What is your money worth in the future

If you spent $100 on something silly (e.g. new phone, lattes, fast food) how much is that really worth in the future. Thirty years from now what could have you purchased?

Assume you put your money in the stock market with an average 12% annual return. Your money is also growing tax free using compound interest.

In 10 years that $100 would be worth $310
In 20 years that $100 would be worth $964
In 30 years that $100 would be worth $2,995
In 40 years that $100 would be worth $9,305
In 50 years that $100 would be worth $28,900

If you want to calculate what $10 would be in the future just move the decimal to the left one digit. To see what $1,000 would be move the decimal to the right one digit and add a zero.

Devaluation of the Dollar and Inflation 🙁

Before we get carried away lets make sure we take into account inflation and the devaluation of the dollar. Using the Bureau of Labor Statatics Calculator we find that the money has much less buying power as it did in the old days.
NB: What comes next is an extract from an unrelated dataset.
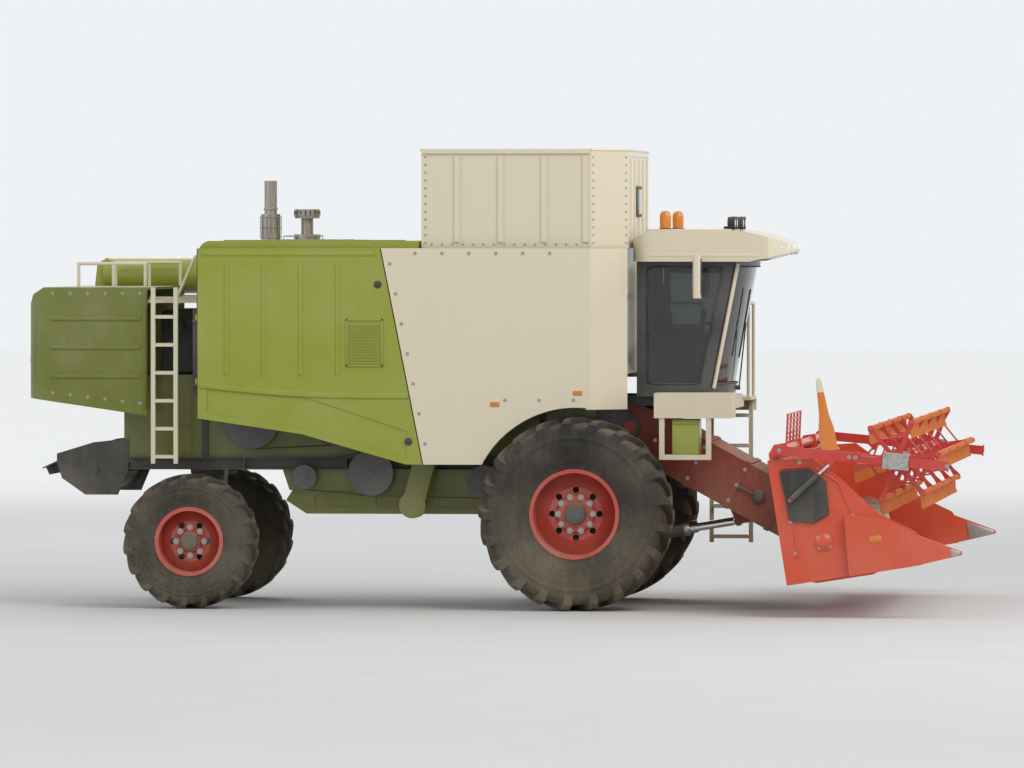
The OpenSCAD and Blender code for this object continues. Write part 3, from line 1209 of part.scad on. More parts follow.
// Reel with its arms, drawn in the frame of the arms: x along the arm from its pivot
arm_turn = atan2(arm_z - reel_z, reel_x - arm_x);
arm_l = norm([arm_z - reel_z, reel_x - arm_x]);
arm_mid_y = cut_half_w + 70;
arm_half_h = 45;
arm_half_w = 25;
slide_out = 300;
reel_base_x = 2060;
reel_base_z = 850;
reel_pin_r = 12;
reel_eye_x = 2500;
reel_eye_z = 1140;
reel_play = 7;
rod_eye_r = 26;
module arm_local() translate([arm_x, 0, arm_z]) rotate([0, arm_turn, 0]) children();

module reel_arms() lifted() color("firebrick") {
    pin_y(arm_x, arm_z, cross_tube_r, -arm_mid_y, arm_mid_y);
    both_sides() {
        difference() {
            arm_local() {
                block([-50, arm_mid_y - arm_half_w, -arm_half_h],
                    [arm_l + slide_out + 190, arm_mid_y + arm_half_w, arm_half_h]);
                block([arm_l + slide_out + 189, arm_mid_y - arm_half_w, -arm_half_h - 12],
                    [arm_l + slide_out + 201, arm_mid_y + arm_half_w, arm_half_h + 12]);
            }
            // Relief over the rod's eye
            pin_y(reel_eye_x, reel_eye_z, rod_eye_r + reel_play + 3, arm_mid_y - 17, arm_mid_y + 17);
        }
        // Ears and pin for the reel lift cylinder's rod eye
        for (s = [-1, 1]) across(arm_mid_y + s * 22 - 4, arm_mid_y + s * 22 + 4) union() {
            polygon([[reel_eye_x - 60, reel_eye_z + 45], [reel_eye_x + 60, reel_eye_z + 30], [reel_eye_x + 26, reel_eye_z],
                [reel_eye_x - 26, reel_eye_z]]);
            translate([reel_eye_x, reel_eye_z]) circle(28);
        }
        pin_y(reel_eye_x, reel_eye_z, reel_pin_r, arm_mid_y - 26, arm_mid_y + 26);
    }
}

reel_cyl_turn = atan2(reel_eye_z - reel_base_z, reel_eye_x - reel_base_x);
reel_cyl_l = norm([reel_eye_z - reel_base_z, reel_eye_x - reel_base_x]);
module reel_cyl_local() translate([reel_base_x, arm_mid_y, reel_base_z]) rotate([0, -reel_cyl_turn, 0]) children();

module reel_barrels() lifted() color(dark) both_sides() reel_cyl_local() difference() {
    union() {
        pin_y(0, 0, 26, -22, 22);
        translate([20, 0, 0]) rotate([0, 90, 0]) cylinder(r = 27, h = reel_cyl_l - 180);
    }
    pin_y(0, 0, reel_pin_r + 0.5, -30, 30);
    translate([40, 0, 0]) rotate([0, 90, 0]) cylinder(r = 14.5, h = reel_cyl_l);
}

module reel_rods() lifted() color("silver") both_sides() reel_cyl_local() difference() {
    union() {
        translate([reel_cyl_l - 400, 0, 0]) rotate([0, 90, 0]) cylinder(r = 14, h = 382);
        pin_y(reel_cyl_l, 0, rod_eye_r, -12, 12);
    }
    pin_y(reel_cyl_l, 0, reel_pin_r + reel_play, -20, 20);
}

module reel_slides() lifted() color("gray") both_sides() arm_local() translate([arm_l, 0, 0]) difference() {
    block([-120, reel_half_w + 15, -arm_half_h - 30], [120, arm_mid_y + arm_half_w + 20, arm_half_h + 30]);
    // The ends run on the arm, and the middle is relieved
    for (way = [[121, seat_gap], [90, run_gap]]) block([-way[0], arm_mid_y - arm_half_w - way[1], -arm_half_h - way[1]],
        [way[0], arm_mid_y + arm_half_w + way[1], arm_half_h + way[1]]);
    pin_y(0, 0, reel_shaft_r + 0.5, reel_half_w, arm_mid_y - arm_half_w);
}
reel_shaft_r = 28;

module reel() lifted() color("firebrick") translate([reel_x, 0, reel_z]) {
    stars = [-reel_half_w + 6, -reel_half_w / 2, 0, reel_half_w / 2, reel_half_w - 6];
    difference() {
        pin_y(0, 0, 60, -reel_half_w, reel_half_w);
        pin_y(0, 0, 52, -reel_half_w + 12, reel_half_w - 12);
    }
    pin_y(0, 0, reel_shaft_r, -arm_mid_y + arm_half_w + run_gap + 5, arm_mid_y - arm_half_w - run_gap - 5);
    for (y = stars) translate([0, y + 6, 0]) rotate([90, 0, 0]) linear_extrude(12) {
        circle(95);
        for (i = [0 : reel_bars - 1]) rotate(i * 360 / reel_bars) {
            translate([40, -22]) square([reel_bar_r - 40, 44]);
            translate([reel_bar_r, 0]) circle(34);
            rotate(180 / reel_bars) translate([reel_bar_r * cos(180 / reel_bars) * 0.62, -reel_bar_r * 0.32])
                square([26, reel_bar_r * 0.64]);
        }
    }
    tines = floor((2 * reel_half_w - 160) / tine_pitch / 2);
    for (i = [0 : reel_bars - 1]) {
        bx = reel_bar_r * cos(i * 360 / reel_bars);
        bz = reel_bar_r * sin(i * 360 / reel_bars);
        pin_y(bx, bz, 19, -reel_half_w, reel_half_w);
        for (j = [-tines : tines]) translate([bx, j * tine_pitch + tine_pitch / 2 * (j < 0 ? 0.4 : -0.4), bz - tine_l])
            cylinder(r = 5, h = tine_l, $fn = 16);
    }
}

front_tyre_left();
front_tyre_right();
front_rim_left();
front_rim_right();
rear_tyre_left();
rear_tyre_right();
rear_rim_left();
rear_rim_right();
knuckle_left();
knuckle_right();
tie_rod();
front_axle();
rear_axle();
main_frame();
threshing_body();
cleaning_box();
chopper_housing();
chopper_rotor();
tailboard();
rear_hitch();
engine();
engine_cover();
exhaust();
grain_tank();
tank_augers();
tank_extension();
front_panels();
cover_right();
cover_left();
rear_hood();
deck_rails();
rear_ladder();
lamps();
cab_frame();
cab_roof();
cab_glass();
cab_door();
door_glass();
cab_seat();
cab_console();
mirrors();
platforms();
front_ladder();
auger_turret();
unloading_tube();
feeder_house();
lift_barrels();
lift_rods();
header_wall();
header_frame();
header_ends();
knife();
intake_auger();
reel_arms();
reel_slides();
reel_barrels();
reel_rods();
reel();
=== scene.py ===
"""Looks of a combine harvester: finishes, tyres, cab trim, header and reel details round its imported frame.

Every size is in metres in the row frame: +X forward, +Y to the driver's left, +Z up, the ground at zero.
"""

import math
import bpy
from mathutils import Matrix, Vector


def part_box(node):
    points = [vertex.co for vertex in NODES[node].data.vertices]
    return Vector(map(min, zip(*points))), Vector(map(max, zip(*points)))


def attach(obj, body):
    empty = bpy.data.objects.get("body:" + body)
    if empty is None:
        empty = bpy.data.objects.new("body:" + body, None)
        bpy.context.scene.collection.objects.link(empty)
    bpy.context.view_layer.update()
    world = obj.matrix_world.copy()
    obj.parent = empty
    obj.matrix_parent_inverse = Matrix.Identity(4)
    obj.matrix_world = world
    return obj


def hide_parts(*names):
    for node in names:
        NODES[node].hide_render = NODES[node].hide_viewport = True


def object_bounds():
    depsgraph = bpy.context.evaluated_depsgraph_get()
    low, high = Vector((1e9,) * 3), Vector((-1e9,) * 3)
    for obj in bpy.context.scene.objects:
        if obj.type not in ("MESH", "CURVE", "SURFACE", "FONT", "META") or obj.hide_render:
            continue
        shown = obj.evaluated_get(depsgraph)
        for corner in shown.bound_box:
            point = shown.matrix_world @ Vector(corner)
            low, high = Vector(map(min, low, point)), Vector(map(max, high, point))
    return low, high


bl_info = {
    "name": "Combine Harvester Looks",
    "version": (1, 0, 0),
    "blender": (4, 5, 0),
    "location": "3D View > Sidebar > Harvester",
    "description": "Dresses the packed harvester with finishes and fine pieces",
    "category": "Object",
}

import bmesh
import bpy
from bpy.props import FloatProperty, FloatVectorProperty, IntProperty, PointerProperty
from mathutils import Matrix, Vector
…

For example:

10 years from now $310 would only be worth $233
20 years from now $964 would only be worth $526
30 years from now $2,995 would only be worth $901
40 years from now $9,305 would only be worth $1,494
50 years from now $28,900 would only be worth $3,855

While it’s next to impossible to predict exactly the rate of inflation in the future these numbers give a ‘ball park’ figure. Using the calculator backwards I entered my compound growth amount in the first box with 2008 as the year. I set the second box back 10, 20, or 50 years. Pressing ‘calculate’ shows what $100 would be worth after inflation adjustments over the select number of years.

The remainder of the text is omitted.